The genealogical propaganda of the Italian origin of the Pac was manifested in the panegyric literature of the seventeenth century dedicated to the family and in the visual arts. The image of Saint Maria Maddalena de’ Pazzi, their presumed relative, can be found in all the principal foundations of the Pac: in the Church of St Peter and St Paul in Vilnius, the Church of St Michael the Archangel and St John the Baptist in Jieznas, as well as in the Church of the Visitation of the Blessed Virgin Mary, built for the Camaldolese monastery in Pažaislis. The image of the ‘Pater Patriae’, popular in the sixteenth century and favoured by the Radziwiłł family, was supplemented by the idea of a Christian knight in the Baroque period. This image can be traced to ‘Gerusalemme liberata’, a heroic poem by Torquato Tasso written in 1575, after the victory of Lepanto in 1571. In Lithuania, the Christian knight was best impersonated by the Lithuanian Grand Hetman, Michał Kazimierz Pac. He distinguished himself in the battles against the Ottomans, especially near Khotyn in 1673. This historical and literary image of the Christian knight also expressed the Italian aspirations of the Pac insofar as this historical and literary motif was also characteristic to the genealogy of the Pac presumed relatives, the Florentine noble family of Pazzi.

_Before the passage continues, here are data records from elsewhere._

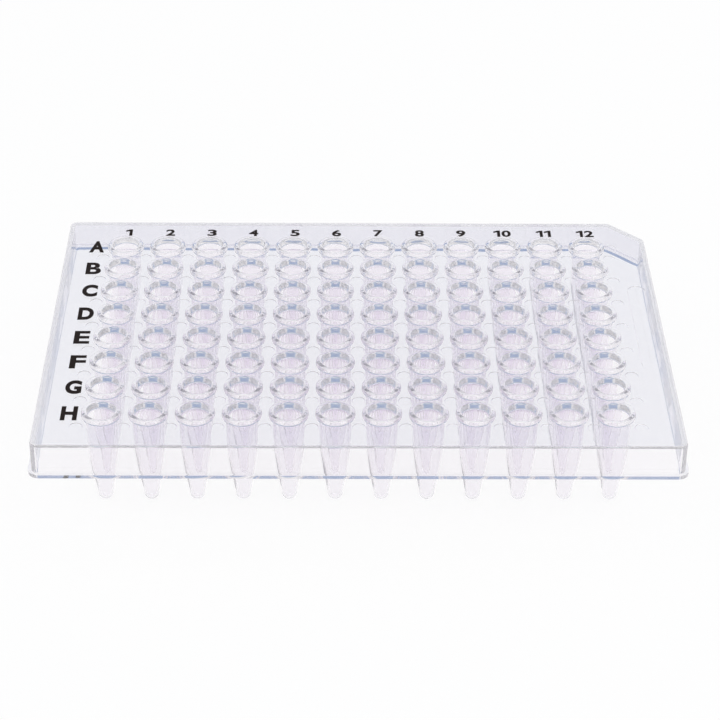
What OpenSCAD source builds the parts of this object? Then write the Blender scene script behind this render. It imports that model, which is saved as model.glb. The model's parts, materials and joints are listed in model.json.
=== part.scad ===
// 96-well plate with a half skirt, moulded in one piece from clear polypropylene.
// Origin: centre of the plate, on the plane that the well tips stand on. +Z up.
// Columns run along X, column 1 at -X. Rows run along Y, row A at +Y.
// The wells are the hard part of the mould: a thin shell with a drafted upper body,
// a cone, a round tip, a cap seat and a raised rim, on a grid that sets the rest.

/* [Well grid] */
// Distance between neighbouring wells, both ways
pitch = 9; // [8.5:0.1:11]
// Number of columns, along X
columns = 12; // [2:1:12]
// Number of rows, along Y
rows = 8; // [2:1:8]

/* [Deck] */
// Distance from the centres of the outer columns to the deck's edge
margin_x = 12.8; // [12:0.1:16]
// Distance from the centres of the outer rows to the deck's edge
margin_y = 10.8; // [9:0.1:14]
// Thickness of the deck
deck_t = 0.9; // [0.6:0.05:1.3]
// Radius of the upright corners
corner_r = 1.5; // [1:0.1:3]
// Radius of the rounding along the deck's top edge
edge_r = 0.3; // [0.1:0.05:0.5]
// Leg of the 45 degree notch that marks corner A12
notch = 7; // [5:0.1:8.5]

/* [Skirt] */
// Height of the skirt, from its foot to the deck top
skirt_h = 7.1; // [5.5:0.05:9]
// Wall thickness of the skirt
skirt_t = 1; // [0.8:0.05:1.3]
// How far the foot stands out all round
foot_out = 0.65; // [0.4:0.05:1]
// Height of the foot's upright face
foot_h = 0.8; // [0.5:0.05:1.2]

/* [Well] */
// Height from the well tips to the deck top
well_h = 19.95; // [16:0.05:24]
// Outer radius of a well where it leaves the deck
body_r = 3.12; // [2.6:0.02:3.5]
// Draft of a well's upper body, in degrees
body_draft = 1.5; // [0.5:0.1:2.5]
// Depth below the deck top where the cone starts
waist_z = 8.8; // [7.2:0.1:10.6]
// Outer radius of the round tip
tip_r = 1.5; // [1.2:0.02:1.8]
// Wall thickness of a well
wall = 0.38; // [0.3:0.01:0.46]
// Thickness of a well at the bottom of its tip
tip_t = 0.45; // [0.35:0.01:0.6]
// Height of the straight mouth, where a cap seats
mouth_h = 2; // [1.6:0.1:2.4]
// Radius of the fillet under the deck, round each well
web_r = 0.7; // [0.3:0.05:0.9]

/* [Rim] */
// How far the raised rim stands outside the well's body
rim_out = 0.78; // [0.6:0.02:0.95]
// Height of the rim above the deck
rim_h = 0.65; // [0.5:0.01:0.8]
// Taper of the rim's outer side
rim_taper = 0.08; // [0:0.01:0.1]
// Chamfer on the rim's outer edge
rim_edge = 0.12; // [0.05:0.01:0.15]
// Chamfer that leads a cap into the mouth
lead_in = 0.3; // [0.15:0.01:0.35]

/* [Marks] */
// Radius of the round ejector marks
mark_r = 1.22; // [0.8:0.02:1.4]
// Depth of the marks
mark_t = 0.08; // [0.05:0.01:0.15]
// Width of the long mark on the right margin
slot_w = 3.6; // [2.5:0.1:4.4]
// Length of the long mark on the right margin
slot_l = 31.6; // [20:0.1:38]
// Distance of the long mark's centre line from the deck's right edge
slot_in = 3.9; // [3.2:0.1:4.8]
// Distance of the mark beside well A12 from that well's centre
side_mark = 5.25; // [5.2:0.05:6]

/* [Hidden] */
eps = 0.01;
round_fn = 96; // the wells and the outline's corners
small_fn = 32; // fillets and roundings

half_w = (columns - 1) / 2 * pitch + margin_x; // centre to the deck's side edge
half_d = (rows - 1) / 2 * pitch + margin_y;    // centre to the deck's front edge
first_x = margin_x - half_w;                   // column 1
first_y = half_d - margin_y;                   // row A

deck_z = well_h;              // deck top
under_z = deck_z - deck_t;    // deck underside
foot_z = deck_z - skirt_h;    // underside of the foot
rim_z = deck_z + rim_h;       // top of the rims
rim_r = body_r + rim_out;     // outside of a rim
mouth_r = body_r - wall;      // inside of the straight mouth
seat_z = rim_z - lead_in - mouth_h; // lower end of the straight mouth
waist_up = deck_z - waist_z;  // height where the cone starts
waist_r = body_r - tan(body_draft) * (under_z - web_r - waist_up);
tip_in = tip_r - wall;        // inside radius of the tip

// Slope of the cone that runs from the waist to the tip's sphere.
cone = atan2(waist_r - tip_r, waist_up - tip_r);

// Outside of a well, from the tip's sphere to the deck, as [radius, height].
body = [
    [0, tip_r],
    [tip_r * cos(cone), tip_r + tip_r * sin(cone)],
    [waist_r, waist_up],
    [body_r, under_z - web_r],
    [body_r, under_z + eps],
    [0, under_z + eps]
];

// Raised rim, from the deck's underside up.
rim = [
    [0, under_z],
    [rim_r, under_z],
    [rim_r, deck_z],
    [rim_r - rim_taper, rim_z - rim_edge],
    [rim_r - rim_taper - rim_edge, rim_z],
    [0, rim_z]
];

// Cavity of a well, from the tip's inner sphere to the mouth.
cavity = [
    [0, tip_t + tip_in],
    [tip_in * cos(cone), tip_t + tip_in + tip_in * sin(cone)],
    [waist_r - wall, waist_up],
    [mouth_r, seat_z],
    [mouth_r, rim_z - lead_in],
    [mouth_r + lead_in, rim_z],
    [mouth_r + lead_in, rim_z + eps],
    [0, rim_z + eps]
];

// Centres of the outline's corner arcs, anticlockwise, for an outline that stands
// `grow` outside the deck's edge. The notch has two of them, at +X +Y.
function corners(grow, r) =
    let (
        x = half_w + grow - r,
        y = half_d + grow - r,
        cut = notch + (grow - r) * (2 - sqrt(2))
    )
    [[-x, -y], [x, -y], [x, y - cut], [x - cut, y], [-x, y]];

// Direction of the line from point a to point b.
function heading(a, b) = atan2(b.y - a.y, b.x - a.x);

// Outline of the plate, with a round corner at each centre.
module outline(grow, r) {
    centres = corners(grow, r);
    n = len(centres);
    polygon([
        for (i = [0:n - 1])
            let (
                before = heading(centres[(i + n - 1) % n], centres[i]),
                after = heading(centres[i], centres[(i + 1) % n])
            )
            for (way = [before, after])
                centres[i] + r * [sin(way), -cos(way)]
    ]);
    for (p = centres) translate(p) circle(r, $fn = round_fn);
}

// Sweeps a section round the outline: a part turn at each corner and a straight
// run to the next. In the section, x is 0 on the edge and grows outwards, y is up.
module sweep_outline(grow, r) {
    centres = corners(grow, r);
    n = len(centres);
    for (i = [0:n - 1]) {
        next = centres[(i + 1) % n];
        before = heading(centres[(i + n - 1) % n], centres[i]);
        after = heading(centres[i], next);
        translate(centres[i]) rotate(before - 90)
            rotate_extrude(angle = (after - before + 360) % 360, $fn = round_fn)
                translate([r, 0]) children();
        translate(next) rotate(after) rotate([90, 0, -90])
            linear_extrude(norm(next - centres[i])) translate([r, 0]) children();
    }
}

// What a rounding takes off an upright outer edge.
module edge_cutter(r) {
    translate([-r, -r]) difference() {
        square(r + eps);
        circle(r, $fn = small_fn);
    }
}

// One child at every well centre.
module at_wells() {
    for (i = [0:columns - 1], j = [0:rows - 1])
        translate([first_x + i * pitch, first_y - j * pitch, 0]) children();
}

// Deck, skirt and the foot that stands out along the skirt's lower edge.
module deck_and_skirt() {
    difference() {
        union() {
            translate([0, 0, foot_z]) linear_extrude(skirt_h) outline(0, corner_r);
            translate([0, 0, foot_z]) linear_extrude(foot_h) outline(foot_out, corner_r + foot_out);
        }
        translate([0, 0, foot_z - eps])
            linear_extrude(under_z - foot_z + eps) outline(-skirt_t, corner_r - skirt_t / 2);
        translate([0, 0, deck_z]) sweep_outline(0, corner_r) edge_cutter(edge_r);
    }
}

// Outside of one well with its fillet and its raised rim.
module well_outside() {
    rotate_extrude($fn = round_fn) {
        polygon(body);
        polygon(rim);
        translate([body_r, under_z - web_r]) difference() {
            square([web_r, web_r + eps]);
            translate([web_r, 0]) circle(web_r, $fn = small_fn);
        }
    }
    translate([0, 0, tip_r]) sphere(tip_r, $fn = round_fn);
}

// Cavity of one well, with its round bottom.
module well_cavity() {
    rotate_extrude($fn = round_fn) polygon(cavity);
    translate([0, 0, tip_t + tip_in]) sphere(tip_in, $fn = round_fn);
}

// Round ejector marks between the wells, beside the outer columns and in front
// of the front row, with one more beside the last well of row A.
module ejector_marks() {
    for (i = [0:columns], j = [1:rows])
        translate([first_x + (i - 0.5) * pitch, first_y - (j - 0.5) * pitch, deck_z - mark_t])
            cylinder(h = mark_t + eps, r = mark_r, $fn = round_fn);
    translate([first_x + (columns - 1) * pitch + side_mark, first_y, deck_z - mark_t])
        cylinder(h = mark_t + eps, r = mark_r, $fn = round_fn);
}

// Long mark with round ends on the right margin.
module slot_mark() {
    straight = slot_l - slot_w;
    translate([half_w - slot_in, 0, deck_z - mark_t]) linear_extrude(mark_t + eps) {
        square([slot_w, straight], center = true);
        for (side = [-1, 1])
            translate([0, side * straight / 2]) circle(slot_w / 2, $fn = round_fn);
    }
}

// The whole moulding.
module plate() {
    color([0.9, 0.89, 0.95, 0.6])
        difference() {
            union() {
                difference() {
                    deck_and_skirt();
                    ejector_marks();
                    slot_mark();
                }
                at_wells() well_outside();
            }
            at_wells() well_cavity();
        }
}

plate();
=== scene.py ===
"""A clear well plate: one moulding of polypropylene, with its printed row letters and column numbers."""

import json
import math

import bmesh
import bpy
from mathutils import Matrix, Vector

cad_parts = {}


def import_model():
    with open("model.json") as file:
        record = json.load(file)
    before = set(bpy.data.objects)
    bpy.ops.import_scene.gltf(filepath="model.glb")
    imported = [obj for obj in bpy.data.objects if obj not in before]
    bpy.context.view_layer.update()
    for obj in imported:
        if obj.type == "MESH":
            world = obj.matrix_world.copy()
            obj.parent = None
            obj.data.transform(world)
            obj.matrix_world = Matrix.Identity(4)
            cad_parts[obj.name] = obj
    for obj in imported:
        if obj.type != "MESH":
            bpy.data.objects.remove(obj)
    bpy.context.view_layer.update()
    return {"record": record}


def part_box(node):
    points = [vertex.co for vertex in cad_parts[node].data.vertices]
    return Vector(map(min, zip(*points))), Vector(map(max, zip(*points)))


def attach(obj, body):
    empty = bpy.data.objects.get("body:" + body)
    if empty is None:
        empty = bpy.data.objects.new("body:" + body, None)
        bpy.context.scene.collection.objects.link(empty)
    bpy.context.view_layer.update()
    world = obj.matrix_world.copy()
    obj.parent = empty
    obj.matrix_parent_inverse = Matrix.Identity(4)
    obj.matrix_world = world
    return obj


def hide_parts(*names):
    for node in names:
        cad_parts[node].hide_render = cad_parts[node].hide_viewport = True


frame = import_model()

# Shapes are modelled in millimetres, in the frame's axes, and made metres when a piece is finished.
MM = 0.001
ROWS = "ABCDEFGH"
COLUMNS = 12

# ---- Sizes, in millimetres and degrees -------------------------------------------------------

mounts = {mount["name"]: Vector(mount["pos_m"]) / MM for mount in frame["record"]["mounts"]}
first_well = mounts["well_a1_mouth"]
last_well = mounts["well_h12_mouth"]
pitch = (last_well.x - first_well.x) / (COLUMNS - 1)
plate_low, plate_high = (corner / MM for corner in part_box("plate"))
rim_z = plate_high.z
foot_z = mounts["foot"].z

RIM_HEIGHT = 0.65
DECK_THICKNESS = 0.9
SKIRT_THICKNESS = 1.0
FOOT_OUT = 0.65
FOOT_HEIGHT = 0.8
CORNER_RADIUS = 1.5
EDGE_RADIUS = 0.3
NOTCH_LEG = 7.0

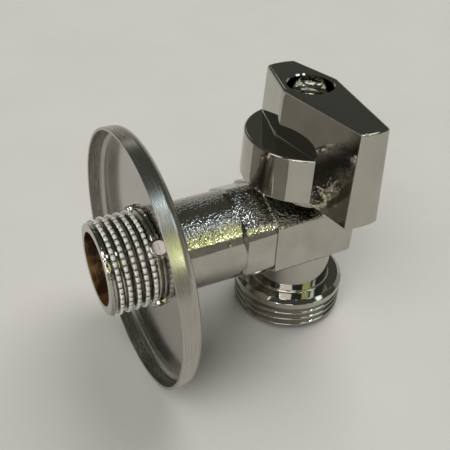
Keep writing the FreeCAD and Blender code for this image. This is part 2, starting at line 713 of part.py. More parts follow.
def make_escutcheon():
    body = new_body("escutcheon")
    inside, hole = "escutcheon_diameter / 2 - sheet_thickness", "rib_diameter / 2 + running_fit"
    sheet_metal = turned(body, "Revolution", "flange", "H_Axis", [
        ("-escutcheon_rim", "escutcheon_diameter / 2"),
        ("-escutcheon_face", "escutcheon_diameter / 2"),
        ("-escutcheon_face", hole),
        ("-escutcheon_face - sheet_thickness", hole),
        ("-escutcheon_face - sheet_thickness", inside),
        ("-escutcheon_rim", inside),
    ])
    outer = dress(body, "Fillet", "outer_bend", sheet_metal, outer_bend, "Radius", "escutcheon_bend_radius")
    dress(body, "Fillet", "inner_bend", outer, inner_bend, "Radius", "escutcheon_bend_radius - sheet_thickness")
    return body


def make_nodes():
    washer_hole = "stem_diameter + 2 * washer_bore_gap"
    return [
        make_body(),
        make_seat("back_seat", "seat_front"),
        make_ball(),
        make_seat("inlet_seat", "-seat_reach"),
        make_retainer(),
        make_stem(),
        ring("thrust_washer", "washer_diameter", washer_hole, "gland_bore_level", "washer_thickness"),
        ring("gland_packing", "washer_diameter", washer_hole, COLLAR_TOP, "packing_thickness"),
        make_gland_nut(),
        make_stem_ring("stem_ring_lower", "ring_lower_level"),
        make_stem_ring("stem_ring_upper", "ring_upper_level"),
        make_handle(),
        make_screw(),
        make_spring_washer(),
        make_escutcheon(),
    ]


def check(nodes):
    """Stop before anything is written if a feature failed or a shape isn't sound."""
    failed = [item.Name for item in doc.Objects if "Invalid" in item.State or "Error" in item.State]
    if failed:
        raise RuntimeError(f"features that failed: {failed}")
    for node in nodes:
        if node.Shape.isNull() or not node.Shape.isValid() or not node.Shape.Solids:
            raise RuntimeError(f"{node.Label} has no sound shape")


nodes = make_nodes()
doc.recompute()
check(nodes)
os.makedirs("parts", exist_ok=True)
for node in nodes:
    node.Shape.exportStep(f"parts/{node.Label}.step")
    print(node.Label, len(node.Shape.Solids), round(node.Shape.Volume, 1), node.Shape.BoundBox)
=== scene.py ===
import math

import bmesh
import bpy
from bpy.props import FloatProperty, FloatVectorProperty, IntProperty, PointerProperty
from mathutils import Matrix, Vector


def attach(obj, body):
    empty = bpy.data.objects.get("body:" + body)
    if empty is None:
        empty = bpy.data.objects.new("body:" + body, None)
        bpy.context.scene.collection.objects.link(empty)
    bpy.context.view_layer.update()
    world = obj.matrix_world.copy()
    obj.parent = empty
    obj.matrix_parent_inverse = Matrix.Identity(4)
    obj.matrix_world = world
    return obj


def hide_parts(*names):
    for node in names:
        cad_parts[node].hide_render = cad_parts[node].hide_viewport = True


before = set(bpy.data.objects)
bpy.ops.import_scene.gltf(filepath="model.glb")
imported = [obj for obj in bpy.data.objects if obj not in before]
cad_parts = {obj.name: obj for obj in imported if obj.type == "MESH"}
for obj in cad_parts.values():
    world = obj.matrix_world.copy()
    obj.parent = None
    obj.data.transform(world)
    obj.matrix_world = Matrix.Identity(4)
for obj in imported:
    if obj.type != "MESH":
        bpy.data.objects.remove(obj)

bl_info = {
    "name": "Washing machine valve",
    "version": (1, 0, 0),
    "blender": (4, 5, 0),
    "location": "View3D > Sidebar > Valve",
    "description": "Dresses the quarter-turn angle valve in its forged, plated and turned surfaces",
    "category": "Object",
}

# The pieces' sizes and places are in mm, and MM makes them metres. Properties, materials and the
# floor's own size are in metres. The inlet's axis is X, the outlet's and the handle's axis is Z,
# and both cross at the origin.

MM = 0.001
AXES = {"x": Vector((1, 0, 0)), "y": Vector((0, 1, 0)), "z": Vector((0, 0, 1))}
ROUND_STEPS = 144
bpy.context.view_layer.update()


# Numbers and outlines

def unit(value):
    """A value kept between 0 and 1."""
    return max(0.0, min(1.0, value))


def section(corners, steps=5):
    """A closed section's points. A corner's third number rounds it."""
    points = []
    for i, corner in enumerate(corners):
        here = Vector(corner[:2])
        if len(corner) == 2:
            points.append(here)
            continue
        before = (Vector(corners[i - 1][:2]) - here).normalized()
        after = (Vector(corners[(i + 1) % len(corners)][:2]) - here).normalized()
        half = before.angle(after) / 2
        centre = here + (before + after).normalized() * corner[2] / math.sin(half)
        start = here + before * corner[2] / math.tan(half) - centre
        end = here + after * corner[2] / math.tan(half) - centre
        first = math.atan2(start.y, start.x)
        turn = (math.atan2(end.y, end.x) - first + math.pi) % math.tau - math.pi
        for k in range(steps + 1):
            angle = first + turn * k / steps
            points.append(centre + Vector((math.cos(angle), math.sin(angle))) * corner[2])
    return points


def grown(outline, distance):
    """An outline moved outwards by a distance; its corners run counter-clockwise."""
    out = []
    for i, here in enumerate(outline):
        before = (here - outline[i - 1]).normalized()
        after = (outline[(i + 1) % len(outline)] - here).normalized()
        side = [Vector((d.y, -d.x)) for d in (before, after)]
        out.append(here + (side[0] + side[1]) * distance / (1 + side[0].dot(side[1])))
    return out


def arc(centre, radius, start, end, steps):
    """Points on a circle between two directions, in degrees."""
    angles = [math.radians(start + (end - start) * k / steps) for k in range(steps + 1)]
    return [Vector(centre) + Vector((math.cos(a), math.sin(a))) * radius for a in angles]


def ring_sector(inner, outer, start, width):
    """The outline of a stop: a part of a ring, from a direction on, in degrees."""
    return arc((0, 0), outer, start, start + width, 8) + arc((0, 0), inner, start + width, start, 8)


def hexagon(across):
    """Six corners with ridges up and down."""
    radius = across / 2 / math.cos(math.pi / 6)
    angles = [math.radians(a) for a in range(30, 390, 60)]
    return [Vector((math.cos(a), math.sin(a))) * radius for a in angles]


# Meshes

def deselect():
    if bpy.context.object and bpy.context.object.mode != "OBJECT":
        bpy.ops.object.mode_set(mode="OBJECT")
    bpy.ops.object.select_all(action="DESELECT")


def activate(piece):
    deselect()
    piece.select_set(True)
    bpy.context.view_layer.objects.active = piece


def enter(piece, kind="VERT", select="SELECT"):
    """Edit mode, with everything or nothing selected."""
    activate(piece)
    bpy.ops.object.mode_set(mode="EDIT")
    bpy.ops.mesh.select_mode(type=kind)
    bpy.ops.mesh.select_all(action=select)


def leave():
    bpy.ops.object.mode_set(mode="OBJECT")


def mesh_piece(name, points, edges=(), faces=()):
    mesh = bpy.data.meshes.new(name)
    mesh.from_pydata([Vector(point) * MM for point in points], edges, faces)
    piece = bpy.data.objects.new(name, mesh)
    bpy.context.collection.objects.link(piece)
    return piece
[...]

In addition to the foundations of Baroque churches and monasteries, the prosperity of the Pac household was also reflected in the construction of palaces and country mansions. These Baroque constructions, which displayed a relatively modern spatial awareness at the time, changed the landscape of urban architecture in Lithuania. On the other hand, the presumed Italian origin of the Pac, their close contacts with the land of their ‘ancestors’, Italy, and their favourable attitude to all foreigners attracted numerous Italian artists, craftsmen and numerous merchants to whom Vilnius became a significant commercial centre, similar to Warsaw and Cracow in Poland, and especially important for Italian trade with Russia and Ukraine. The Italians actively participated in religious, cultural and social life, influencing the urban society of the time. Consequently, the predominance of the Pac noble family acted as a catalyst for the decisive impact of Western European culture on the emergence of urban art characterised by the features of the Baroque style in Lithuania.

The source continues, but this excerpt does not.